Crispi speelde in dezen nieuwen tijd met eenig rumoer zijn belangrijke rol. Na kort vertoeven op de hoogten van het publieke leven (president der Kamer; Dec. 1877 minister van Binnenl. Zaken voor slechts 70 dagen), moest hij zich op blijkbaar niet gegronde aanklacht van bigamie in het 'private leven terugtrekken, waar hij gedurende 9 jaren, tot 1887 verkeerde. Dan, den 70-jarigen leeftijd reeds naderend, neemt hij de centrale plaats in het politieke leven in.

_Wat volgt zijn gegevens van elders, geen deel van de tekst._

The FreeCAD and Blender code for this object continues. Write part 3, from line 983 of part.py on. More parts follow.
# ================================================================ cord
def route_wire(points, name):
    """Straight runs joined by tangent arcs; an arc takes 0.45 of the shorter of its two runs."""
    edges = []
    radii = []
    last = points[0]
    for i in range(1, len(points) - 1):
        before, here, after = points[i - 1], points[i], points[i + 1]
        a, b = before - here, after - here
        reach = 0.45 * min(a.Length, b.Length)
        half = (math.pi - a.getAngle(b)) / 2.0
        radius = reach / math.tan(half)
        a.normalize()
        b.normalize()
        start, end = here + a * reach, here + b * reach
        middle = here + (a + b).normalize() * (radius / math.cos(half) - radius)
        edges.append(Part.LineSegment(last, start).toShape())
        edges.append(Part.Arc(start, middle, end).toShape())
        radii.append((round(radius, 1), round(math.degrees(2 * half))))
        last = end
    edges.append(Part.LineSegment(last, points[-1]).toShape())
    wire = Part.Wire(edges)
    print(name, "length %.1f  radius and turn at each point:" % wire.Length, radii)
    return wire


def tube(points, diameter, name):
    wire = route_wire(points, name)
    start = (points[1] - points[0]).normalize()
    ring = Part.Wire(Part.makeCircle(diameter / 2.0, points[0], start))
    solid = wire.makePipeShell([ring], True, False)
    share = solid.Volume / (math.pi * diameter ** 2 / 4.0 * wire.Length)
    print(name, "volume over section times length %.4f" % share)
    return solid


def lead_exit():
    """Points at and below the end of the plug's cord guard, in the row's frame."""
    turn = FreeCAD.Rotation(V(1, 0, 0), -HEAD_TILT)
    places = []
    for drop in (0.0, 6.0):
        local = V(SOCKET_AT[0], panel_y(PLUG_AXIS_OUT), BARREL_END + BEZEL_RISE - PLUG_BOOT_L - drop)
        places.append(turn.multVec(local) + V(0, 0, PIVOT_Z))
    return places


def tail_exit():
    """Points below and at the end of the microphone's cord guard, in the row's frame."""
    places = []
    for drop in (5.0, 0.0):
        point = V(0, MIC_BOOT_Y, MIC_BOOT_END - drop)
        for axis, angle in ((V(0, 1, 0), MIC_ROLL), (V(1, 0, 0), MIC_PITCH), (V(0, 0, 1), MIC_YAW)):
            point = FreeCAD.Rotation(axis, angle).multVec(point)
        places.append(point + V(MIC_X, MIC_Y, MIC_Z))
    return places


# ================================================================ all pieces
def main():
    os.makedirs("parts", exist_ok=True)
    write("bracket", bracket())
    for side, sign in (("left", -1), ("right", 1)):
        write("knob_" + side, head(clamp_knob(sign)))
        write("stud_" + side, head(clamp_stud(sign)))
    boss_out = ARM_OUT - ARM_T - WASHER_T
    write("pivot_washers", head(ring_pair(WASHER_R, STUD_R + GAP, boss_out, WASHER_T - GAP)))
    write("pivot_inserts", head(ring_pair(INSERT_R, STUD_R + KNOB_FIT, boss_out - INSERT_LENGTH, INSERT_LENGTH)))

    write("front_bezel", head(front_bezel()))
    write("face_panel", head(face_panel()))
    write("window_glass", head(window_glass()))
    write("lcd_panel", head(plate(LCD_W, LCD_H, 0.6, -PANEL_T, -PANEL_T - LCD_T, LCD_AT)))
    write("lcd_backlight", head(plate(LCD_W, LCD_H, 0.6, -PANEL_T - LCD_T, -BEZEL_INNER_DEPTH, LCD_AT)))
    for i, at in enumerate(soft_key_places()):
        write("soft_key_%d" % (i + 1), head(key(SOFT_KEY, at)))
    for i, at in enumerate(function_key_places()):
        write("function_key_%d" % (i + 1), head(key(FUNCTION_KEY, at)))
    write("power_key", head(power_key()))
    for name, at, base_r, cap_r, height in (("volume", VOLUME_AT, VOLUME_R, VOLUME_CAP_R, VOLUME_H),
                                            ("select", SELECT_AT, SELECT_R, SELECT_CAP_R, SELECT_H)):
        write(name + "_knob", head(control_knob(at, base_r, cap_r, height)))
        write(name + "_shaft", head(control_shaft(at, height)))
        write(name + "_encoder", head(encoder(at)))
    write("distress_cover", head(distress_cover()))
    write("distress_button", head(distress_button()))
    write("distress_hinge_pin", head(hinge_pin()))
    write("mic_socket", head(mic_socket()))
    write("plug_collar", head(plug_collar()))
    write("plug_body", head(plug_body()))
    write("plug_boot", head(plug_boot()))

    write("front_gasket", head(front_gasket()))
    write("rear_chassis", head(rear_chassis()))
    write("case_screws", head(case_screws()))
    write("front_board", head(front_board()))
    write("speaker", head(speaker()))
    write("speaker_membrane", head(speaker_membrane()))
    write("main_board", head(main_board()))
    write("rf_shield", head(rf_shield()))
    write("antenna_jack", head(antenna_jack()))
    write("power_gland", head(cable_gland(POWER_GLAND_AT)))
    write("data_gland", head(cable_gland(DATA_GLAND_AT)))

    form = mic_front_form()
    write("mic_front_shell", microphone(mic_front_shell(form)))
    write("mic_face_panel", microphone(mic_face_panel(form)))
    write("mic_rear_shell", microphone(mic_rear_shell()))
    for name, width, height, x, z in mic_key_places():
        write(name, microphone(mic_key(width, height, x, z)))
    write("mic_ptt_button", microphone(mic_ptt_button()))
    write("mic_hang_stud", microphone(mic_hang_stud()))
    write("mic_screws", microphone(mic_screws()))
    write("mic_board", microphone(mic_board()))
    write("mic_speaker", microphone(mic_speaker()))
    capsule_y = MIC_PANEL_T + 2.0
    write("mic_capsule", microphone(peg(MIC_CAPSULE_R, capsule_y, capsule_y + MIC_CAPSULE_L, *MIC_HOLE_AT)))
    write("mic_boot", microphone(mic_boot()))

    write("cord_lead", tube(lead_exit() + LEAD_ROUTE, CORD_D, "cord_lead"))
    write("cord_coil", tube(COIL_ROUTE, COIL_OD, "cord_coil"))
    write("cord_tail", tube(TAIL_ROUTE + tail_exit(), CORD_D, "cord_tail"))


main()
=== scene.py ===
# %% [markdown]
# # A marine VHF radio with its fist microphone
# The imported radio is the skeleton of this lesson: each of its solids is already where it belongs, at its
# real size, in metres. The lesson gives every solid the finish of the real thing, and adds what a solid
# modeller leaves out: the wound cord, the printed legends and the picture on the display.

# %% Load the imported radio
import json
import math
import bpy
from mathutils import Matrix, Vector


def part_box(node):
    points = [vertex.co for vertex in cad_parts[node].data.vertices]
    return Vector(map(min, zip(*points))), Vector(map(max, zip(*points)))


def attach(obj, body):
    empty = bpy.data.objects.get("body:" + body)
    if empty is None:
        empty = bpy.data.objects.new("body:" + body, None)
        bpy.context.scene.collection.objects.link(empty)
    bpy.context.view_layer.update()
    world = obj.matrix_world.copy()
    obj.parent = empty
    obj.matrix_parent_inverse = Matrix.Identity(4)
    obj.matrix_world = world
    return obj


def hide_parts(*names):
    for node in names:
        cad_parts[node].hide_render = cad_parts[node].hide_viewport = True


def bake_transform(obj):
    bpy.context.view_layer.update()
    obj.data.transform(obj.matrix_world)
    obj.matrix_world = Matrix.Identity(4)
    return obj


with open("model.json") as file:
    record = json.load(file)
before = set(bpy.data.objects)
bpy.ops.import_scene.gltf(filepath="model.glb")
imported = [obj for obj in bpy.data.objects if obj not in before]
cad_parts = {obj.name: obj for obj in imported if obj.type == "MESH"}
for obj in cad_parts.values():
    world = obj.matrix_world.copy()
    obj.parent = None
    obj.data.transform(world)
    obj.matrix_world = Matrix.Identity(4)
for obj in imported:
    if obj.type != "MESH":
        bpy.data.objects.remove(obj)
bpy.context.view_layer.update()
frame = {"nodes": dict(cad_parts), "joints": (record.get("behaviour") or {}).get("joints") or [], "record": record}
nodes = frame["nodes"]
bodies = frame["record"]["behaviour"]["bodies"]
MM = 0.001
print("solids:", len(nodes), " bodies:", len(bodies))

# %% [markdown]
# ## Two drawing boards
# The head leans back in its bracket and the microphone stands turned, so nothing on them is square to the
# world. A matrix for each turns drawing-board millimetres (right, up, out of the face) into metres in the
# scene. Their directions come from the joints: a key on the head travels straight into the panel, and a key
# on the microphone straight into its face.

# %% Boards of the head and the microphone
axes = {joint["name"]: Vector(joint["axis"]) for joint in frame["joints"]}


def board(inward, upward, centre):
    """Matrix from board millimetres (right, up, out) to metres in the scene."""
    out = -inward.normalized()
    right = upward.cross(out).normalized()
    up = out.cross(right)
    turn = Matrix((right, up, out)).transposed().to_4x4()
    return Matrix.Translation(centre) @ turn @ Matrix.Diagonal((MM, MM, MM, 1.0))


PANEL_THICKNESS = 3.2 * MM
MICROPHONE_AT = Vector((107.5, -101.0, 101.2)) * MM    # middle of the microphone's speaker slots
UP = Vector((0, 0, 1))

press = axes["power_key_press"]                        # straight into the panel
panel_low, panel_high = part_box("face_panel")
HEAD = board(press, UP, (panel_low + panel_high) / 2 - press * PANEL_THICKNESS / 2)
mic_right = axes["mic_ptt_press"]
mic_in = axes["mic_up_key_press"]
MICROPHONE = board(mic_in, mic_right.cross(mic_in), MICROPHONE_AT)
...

Bij hem, als bij zoovelen, verbleekten met het klimmen der jaren, de radicale idealen der jeugd; door zijn dictatoriale neigingen zijn politieke medestanders van zich stootend, moest hij bij zijn oude tegenstanders, de conservatieven, vaak steun zoeken voor zijn bewind. De vijanden, die hij daarbij te bestrijden had, waren het Vaticaan, de republikeinen, de socialisten, Frankrijk en Abessynië. Bij het feest der 25-jarige herdenking van de inneming van Rome (20 Sept. 1895) viel zijn scherpe verklaring, dat voor pauselijke prententies „Roma intangibile”, „Rome onaantastbaar” was. Leo XIII antwoordde op deze uitdaging, door in een schrijven aan den kardinaal-staatssecretaris Rampolla, iedere gedachte aan vrede tusschen het pausdom en het „subalpijnsch koninkrijk” af te wijzen, zoolang niet Rome aan zijn rechtmatigen heer was teruggegeven. — In zijn buitenlandsche staatkunde streefde C. naar versterking van den Driebond (Duitschland, Oostenrijk, Italië, 20 Mei 1882). Uit den aard der zaak kwam hij daarbij scherp tegenover Frankrijk te staan (tarievenoorlog; geen Italiaansche sectie op de tentoonstelling van 1889 te Parijs); men begon aan de Seine in Crispi de verpersoonlijking van het „gallophobisme” te zien. — De nederlaag bij Adoua in Noord-Abessynië tegen Negus Menelik (1 Maart 1896), die een einde maakte aan het Abessynisch avontuur, had den val van het 3e ministerie-C. (5 Maart) ten gevolge. — Na zijn val werd C. in 1897 betrokken in een proces wegens verduistering, dat wel niet tot een vervolging leidde, maar toch den grijzen staatsman noodzaakte zijn mandaat neer te leggen. Een vlotte herkiezing in zijn district Palermo gaf hem echter de gewenschte genoegdoening en bracht hem weder in het parlement terug. C. overleed 1901 te Napels, en werd met groot praalvertoon op Sicilië begraven.